Exponential bounds for the waiting time distribution in Markovian queues, with applications to TES / GI /1 systems

Abstract

Several services to be supported by emerging high-speed networks are expected to result in highly bursty (autocorrelated) traffic streams. A typical example is variable bit-rate (VBR) compressed video. Therefore, traffic modeling and performance evaluation techniques geared towards autocorrelated streams are extremely important for the design of practical networks.The TES (Transform - Expand - Sample) technique has emerged as a general methodology for modeling autocorrelated random processes with arbitrary marginal distributions.
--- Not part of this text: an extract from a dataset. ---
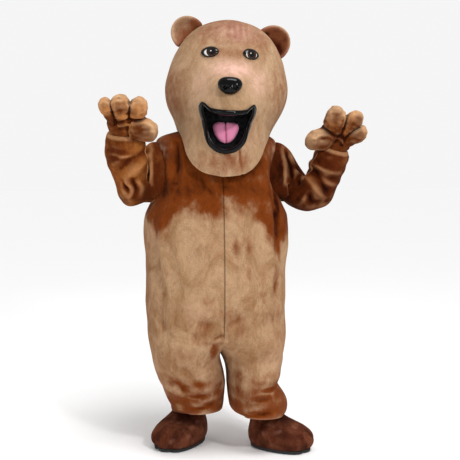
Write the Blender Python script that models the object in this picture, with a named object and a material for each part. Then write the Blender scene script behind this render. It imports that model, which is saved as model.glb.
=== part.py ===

Because of their generality and practical applicability, TES models can be readily used to accurately characterize bursty traffic streams in ATM networks.Although TES models can be easily implemented for simulation studies, the need still exists for analytical results on the performance of queueing systems driven by autocorrelated traffic. Of particular interest are the tails of the waiting time distribution in queues driven by TES-modeled bursty traffic. Such tail probabilities, when they become exceedingly small, may be difficult to obtain via conventional simulation.In order to extend existing results, based on Large Deviations theory, to TES processes, the main difficulty is posed by the continuous state-space of the TES time-series. In this paper, we develop a general result concerning exponential bounds for the waiting time under continuous state-space Markov arrivals. We apply this result to TES/GI /1 queues, show numerical examples, and compare our bound with simulation results. Accurate estimates of extremely low probabilities are obtained by employing fast simulation techniques based on importance sampling.